[WORK TO DO] All lines in which the word "this" occurs are to be extracted.

* Begin *

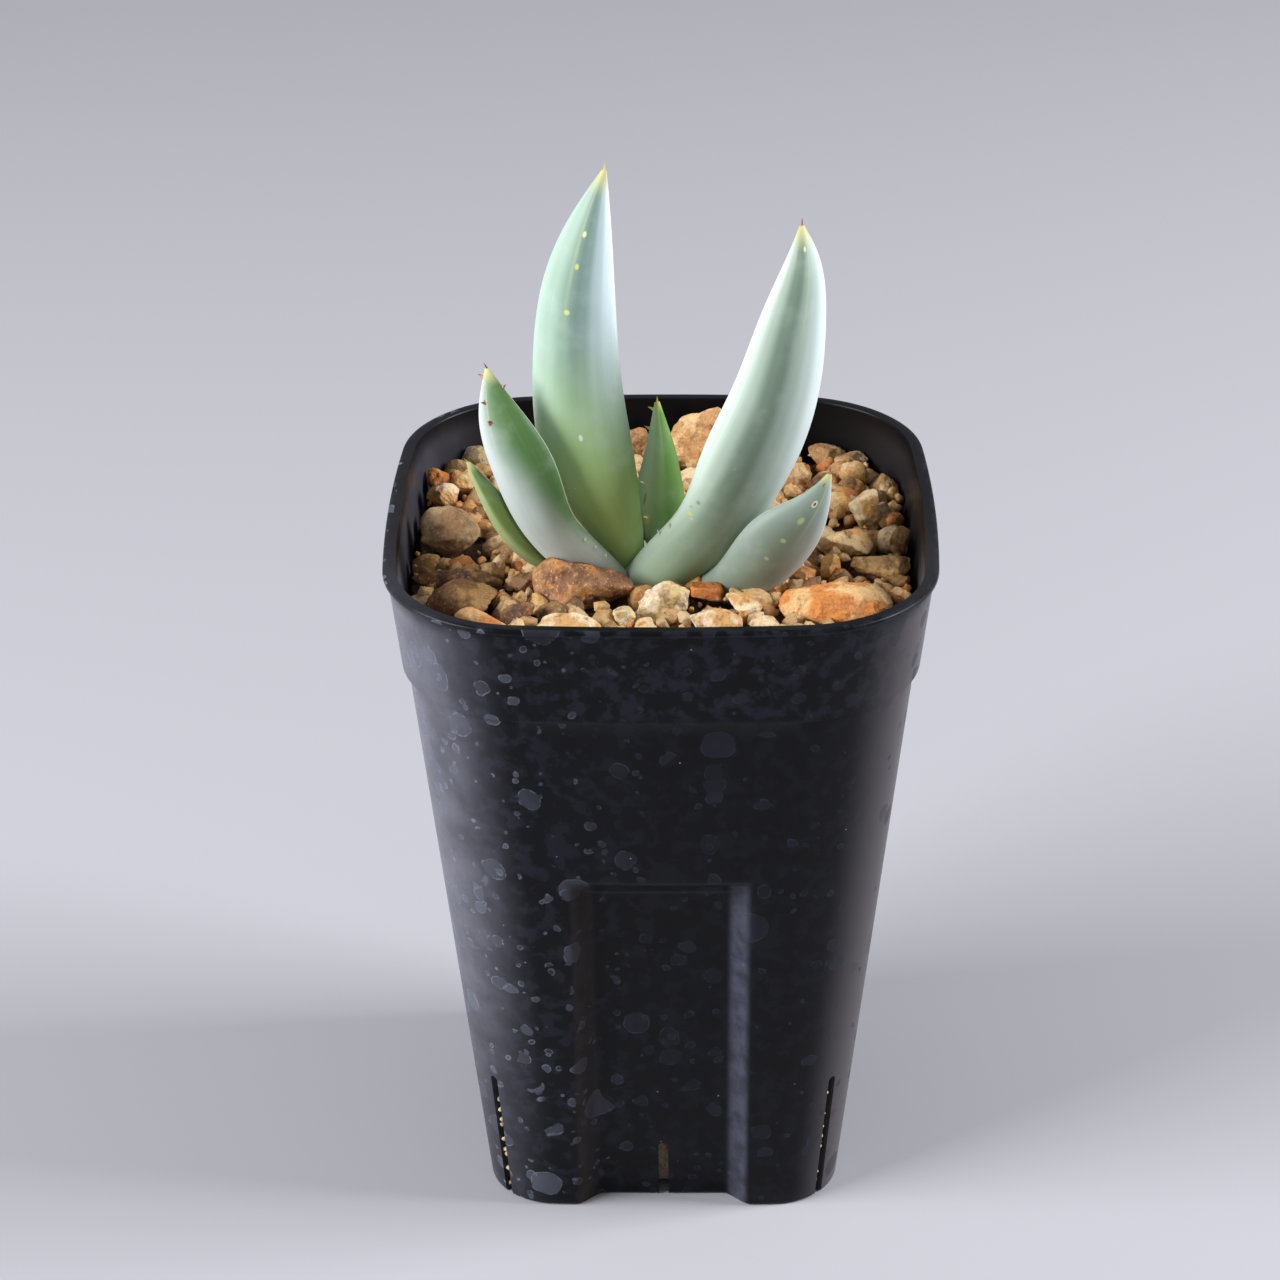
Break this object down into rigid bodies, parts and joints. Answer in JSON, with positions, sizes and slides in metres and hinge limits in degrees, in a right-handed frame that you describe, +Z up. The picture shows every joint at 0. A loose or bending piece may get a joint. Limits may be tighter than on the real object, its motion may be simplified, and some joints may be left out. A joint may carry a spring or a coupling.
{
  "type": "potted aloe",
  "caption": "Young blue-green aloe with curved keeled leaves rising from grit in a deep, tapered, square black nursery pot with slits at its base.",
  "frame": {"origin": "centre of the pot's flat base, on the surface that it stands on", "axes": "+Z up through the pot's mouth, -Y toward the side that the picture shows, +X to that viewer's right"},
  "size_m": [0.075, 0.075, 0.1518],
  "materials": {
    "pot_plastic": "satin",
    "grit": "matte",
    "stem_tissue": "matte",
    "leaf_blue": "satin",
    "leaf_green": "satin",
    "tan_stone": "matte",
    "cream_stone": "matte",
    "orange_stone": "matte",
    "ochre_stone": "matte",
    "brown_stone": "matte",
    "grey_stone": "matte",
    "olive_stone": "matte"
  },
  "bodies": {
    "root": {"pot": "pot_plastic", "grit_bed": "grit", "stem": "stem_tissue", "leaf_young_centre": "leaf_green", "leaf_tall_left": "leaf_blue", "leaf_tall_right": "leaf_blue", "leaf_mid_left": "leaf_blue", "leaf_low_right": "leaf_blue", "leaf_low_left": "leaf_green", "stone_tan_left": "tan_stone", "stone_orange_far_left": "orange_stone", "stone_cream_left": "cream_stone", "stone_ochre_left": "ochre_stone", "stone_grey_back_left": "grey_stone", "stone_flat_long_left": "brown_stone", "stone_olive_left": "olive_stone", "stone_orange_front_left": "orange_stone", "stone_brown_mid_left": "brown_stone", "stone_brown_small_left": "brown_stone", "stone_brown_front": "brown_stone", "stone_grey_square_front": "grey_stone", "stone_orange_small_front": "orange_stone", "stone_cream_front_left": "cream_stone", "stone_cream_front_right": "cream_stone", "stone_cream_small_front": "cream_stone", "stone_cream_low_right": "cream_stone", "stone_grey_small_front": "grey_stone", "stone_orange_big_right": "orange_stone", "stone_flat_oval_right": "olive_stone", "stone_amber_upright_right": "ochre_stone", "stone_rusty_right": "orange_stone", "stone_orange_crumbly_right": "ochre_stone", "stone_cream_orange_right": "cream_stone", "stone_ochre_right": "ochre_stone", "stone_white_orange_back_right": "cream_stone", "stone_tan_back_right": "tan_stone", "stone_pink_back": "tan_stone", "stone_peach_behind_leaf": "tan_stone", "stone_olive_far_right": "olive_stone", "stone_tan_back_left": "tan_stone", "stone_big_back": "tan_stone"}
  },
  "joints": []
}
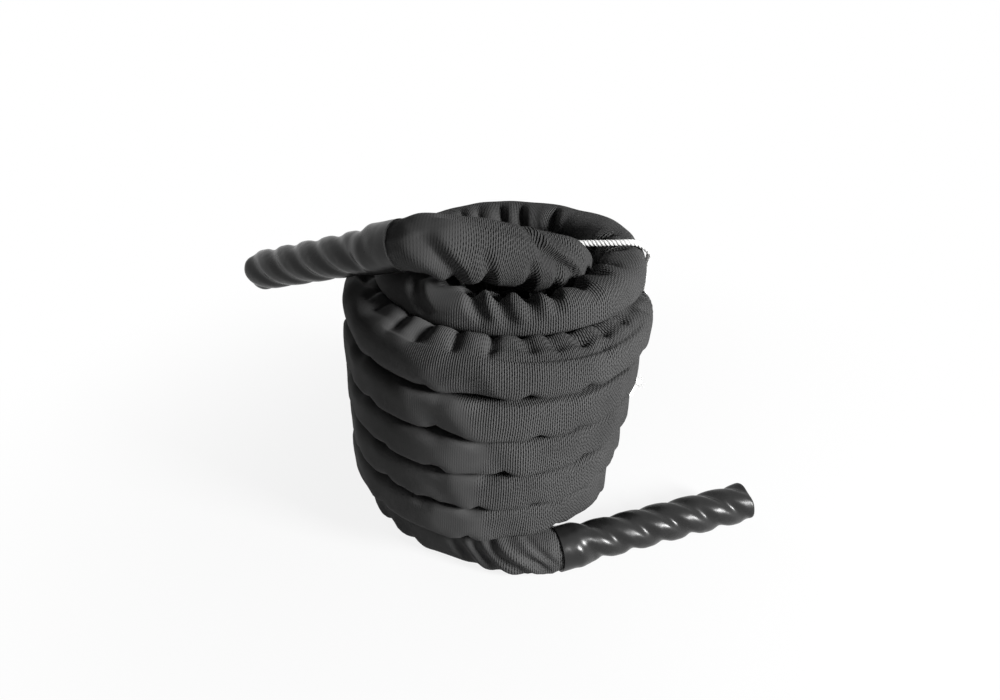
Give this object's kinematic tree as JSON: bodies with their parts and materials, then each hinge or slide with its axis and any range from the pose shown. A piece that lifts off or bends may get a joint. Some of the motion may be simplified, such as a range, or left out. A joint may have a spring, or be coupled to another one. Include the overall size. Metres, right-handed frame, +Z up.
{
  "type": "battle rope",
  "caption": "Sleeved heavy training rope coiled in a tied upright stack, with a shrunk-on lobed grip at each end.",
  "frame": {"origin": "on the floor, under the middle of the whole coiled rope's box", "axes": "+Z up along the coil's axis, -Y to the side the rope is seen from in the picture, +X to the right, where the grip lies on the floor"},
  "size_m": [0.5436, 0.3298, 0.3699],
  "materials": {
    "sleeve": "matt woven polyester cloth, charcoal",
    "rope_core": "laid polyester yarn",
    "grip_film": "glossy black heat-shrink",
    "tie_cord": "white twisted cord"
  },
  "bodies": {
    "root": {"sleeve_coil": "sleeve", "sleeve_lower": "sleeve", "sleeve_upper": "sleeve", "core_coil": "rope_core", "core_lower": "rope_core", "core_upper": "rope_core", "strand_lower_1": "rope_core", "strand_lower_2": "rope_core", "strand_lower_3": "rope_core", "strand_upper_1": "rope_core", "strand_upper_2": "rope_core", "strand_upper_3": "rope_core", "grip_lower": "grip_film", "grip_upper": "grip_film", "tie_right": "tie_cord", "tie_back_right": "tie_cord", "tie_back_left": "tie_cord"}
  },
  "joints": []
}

* End *

[RESULT OF THE TASK]
Break this object down into rigid bodies, parts and joints. Answer in JSON, with positions, sizes and slides in metres and hinge limits in degrees, in a right-handed frame that you describe, +Z up. The picture shows every joint at 0. A loose or bending piece may get a joint. Limits may be tighter than on the real object, its motion may be simplified, and some joints may be left out. A joint may carry a spring or a coupling.
Give this object's kinematic tree as JSON: bodies with their parts and materials, then each hinge or slide with its axis and any range from the pose shown. A piece that lifts off or bends may get a joint. Some of the motion may be simplified, such as a range, or left out. A joint may have a spring, or be coupled to another one. Include the overall size. Metres, right-handed frame, +Z up.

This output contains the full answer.